Big banks like JPMorgan Chase, Citigroup and Goldman Sachs shouldn't be forced to have more cash to cover its derivatives deals; firms, including those financial behemoths, needn't be compelled to post margin to cover their bets; financial firms, save for the megabanks, should be treated like manufacturers and other industrial companies, and hence should be able to continue trading their derivatives contracts with little government oversight; and up to two-thirds of all over-the-counter derivatives trades should continue to be traded in the dark.

A close reading of the coalition's letter, and the accompanying suggestions for legislative fixes, reveals that the coalition doesn't really support the central aim behind reforming the derivatives racket: forcing the vast majority of now-unregulated trades that occur over telephone conversations and email onto central exchanges and exchange-like facilities.

"It appears to be a total evisceration of the bill," said Adam K. White, director of research at White Knight Research and Trading, an independent research consulting firm.

The benefit of derivatives reform, according to reformers on Capitol Hill, in the Obama administration, and outside Washington, is a less-risky system with more safeguards and more transparent pricing of these contracts, so firms that use derivatives to hedge against future risk get market prices rather than one determined by an oligarchical system.

The downside, according to the coalition, is "many companies across the country that had no role in the financial crisis and do not pose risks to the financial system will have to post billions of dollars in working capital to meet new regulatory requirements."

It's like gambling in Las Vegas for years with Monopoly money, and then all of a sudden being forced to front real cash.

"As it is, the end-user exemption will decrease the transparency and stability of the financial market, and in the current bill the end-user exemption definition is expansive to the point where lots of the wrong types of firms could qualify," says Mike Konczal, a fellow at the pro-financial reform Roosevelt Institute. "What the Coalition...[is] asking for is to radically make this regulation worse, by essentially saying that everyone gets to be an end-user and that everything gets to be exempt from regulation."

One of the signatories to the coalition's letter, the National Association of Manufacturers, did not respond to a request for comment. Another, the U.S. Chamber of Commerce, did not respond to an immediate request for comment.

"I don't think true end users want an evisceration of this bill because I don't think they want to go through another near-death experience like we did when the financial system almost collapsed," White said.

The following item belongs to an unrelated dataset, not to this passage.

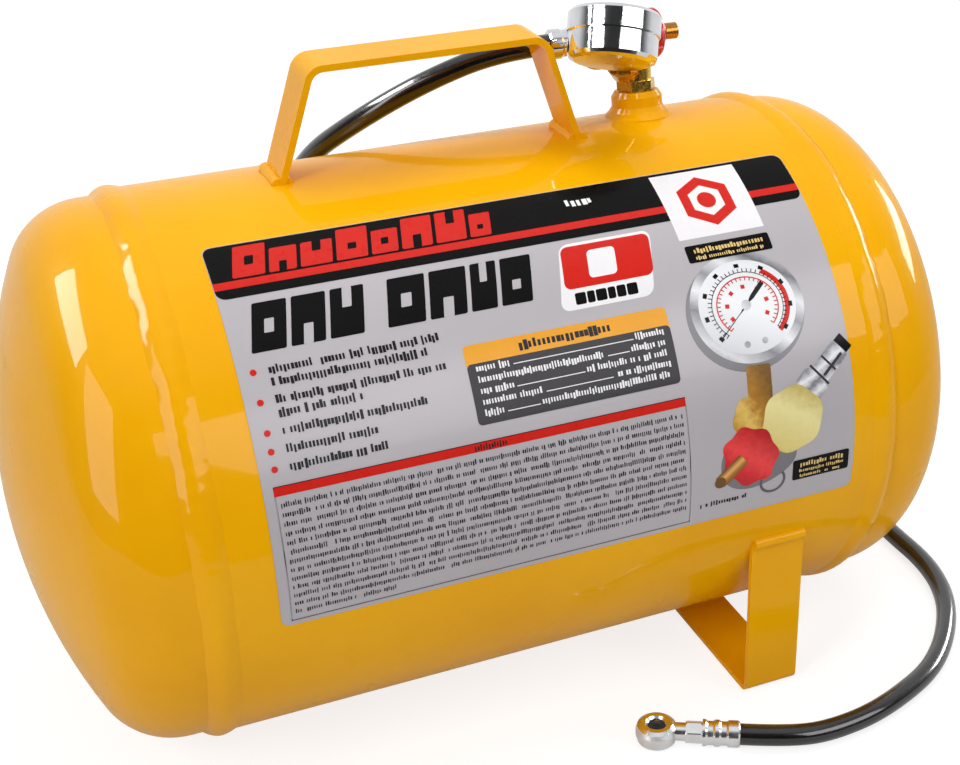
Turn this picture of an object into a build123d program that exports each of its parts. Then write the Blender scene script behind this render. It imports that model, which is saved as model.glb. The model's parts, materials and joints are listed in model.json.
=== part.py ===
from build123d import *
import math
import os

os.makedirs("parts", exist_ok=True)

# Air receiver tank. Millimetres, +X along the tank, +Y to the back, +Z up, floor at z = 0.

# tank
TANK_OD = 250.0
WALL = 2.0
SHELL_HALF = 153.8          # half the shell's length, to the middle of each girth weld
HEAD_FLANGE = 12.0          # straight part of a head outside the shell
HEAD_DEPTH = 55.5
KNUCKLE_R = 36.0
LAP = 10.0                  # head skirt inside the shell
LAP_CLEAR = 0.05
BEAD_HEIGHT = 2.5
BEAD_SHELL = 6.0            # bead width on the shell side
BEAD_HEAD = 7.0             # and on the head side
SEAM_ANGLE = 30.0           # of the long seam, from the bottom towards the back

# foot
FOOT_X = 104.0
FOOT_WIDTH = 27.0
FOOT_SPAN = 236.0
FOOT_BEND = 5.5

# handle, a bent flat bar
BAR_WIDTH = 25.0
BAR_THICK = 3.0
HANDLE_Y = 5.0
HANDLE_HEIGHT = 49.5        # over the top of the tank
HANDLE_BASE = (-86.5, 55.2)
HANDLE_TOP = (-69.2, 39.7)
HANDLE_BEND = 9.0

# label
LABEL_X = (-129.6, 136.9)
LABEL_ANGLE = (-8.2, 69.0)  # above the horizontal at the front
LABEL_THICK = 0.3

# bung and manifold, upright on the shell behind its top line
BUNG_X = 95.5
BUNG_Y = 18.0
MANIFOLD_YAW = 6.0
BUNG_R = 12.2
BUNG_HEIGHT = 11.5
BUNG_BORE_R = 6.6
THREAD_CLEAR = 0.05
NECK_R = 7.6
AXIS_H = 37.3               # hose and knob axis over the shell
BARREL_R = 8.5
BARREL = (-14.0, 4.0)
PORT_R = 4.8
CHAMBER_R = 4.5
SEAT_R = 2.0
SEAT_X = -6.0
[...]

Among the coalition's requested carve-outs:

  • Deleting provisions in the current Senate bill, authored by Banking Committee Chairman Christopher Dodd (D-Conn.) and Agriculture Committee Chairman Blanche Lincoln (D-Ark.), that call for swaps dealers, like JPMorgan Chase, Goldman Sachs, Bank of America, Citigroup, Morgan Stanley and Wells Fargo, to hold higher amounts of capital to support their derivatives bets;

  • Deleting a term defining major derivatives users, which calls for higher capital requirements and mandates that they clear their derivatives deals through transparent venues that require parties to post margin. By deleting this provision, the coalition wants to exempt an entire class of derivatives users from having to post cash upfront to support their bets.
  • Changing the definition of what constitutes true hedging. Derivatives are traditionally used to hedge future risk. Firms like Coca-Cola and General Electric use derivatives to hedge fluctuations in currency and interest rates. But they can also be used to make wild bets. The coalition wants to broaden the definition of what constitutes actual hedging to include transactions in which a firm -- like a hedge fund (Long-Term Capital Management) or large insurance company (AIG) -- seeks to hedge anticipated assets and liabilities, like a future purchase of a share of a collateralized debt obligation based on home mortgage-backed bonds. These kinds of derivatives contracts should continue to be traded with little government oversight, the coalition argues.
  • Doing away with margin requirements that compel megabanks to post upfront cash on their derivatives deals with non-megabanks that reflect changes in the contract's value and guarantees the trades.
  • The net effect of these changes would keep between 60 to 66 percent of over-the-counter derivatives in the shadows and away from government oversight, according to statistics from the Bank for International Settlements.

    "These changes would be worse than having no bill, as it would create the assumption that regulation has occurred when in fact nothing of relevance has changed," Konczal said.

    The coalition's proposals are "loopholes that swallow the law," said Michael Greenberger, a professor at the University of Maryland Law School and former director of trading and markets at the Commodity Futures Trading Commission.

    He added: "The American people are just going to have to decide whether they want to continue playing Russian roulette."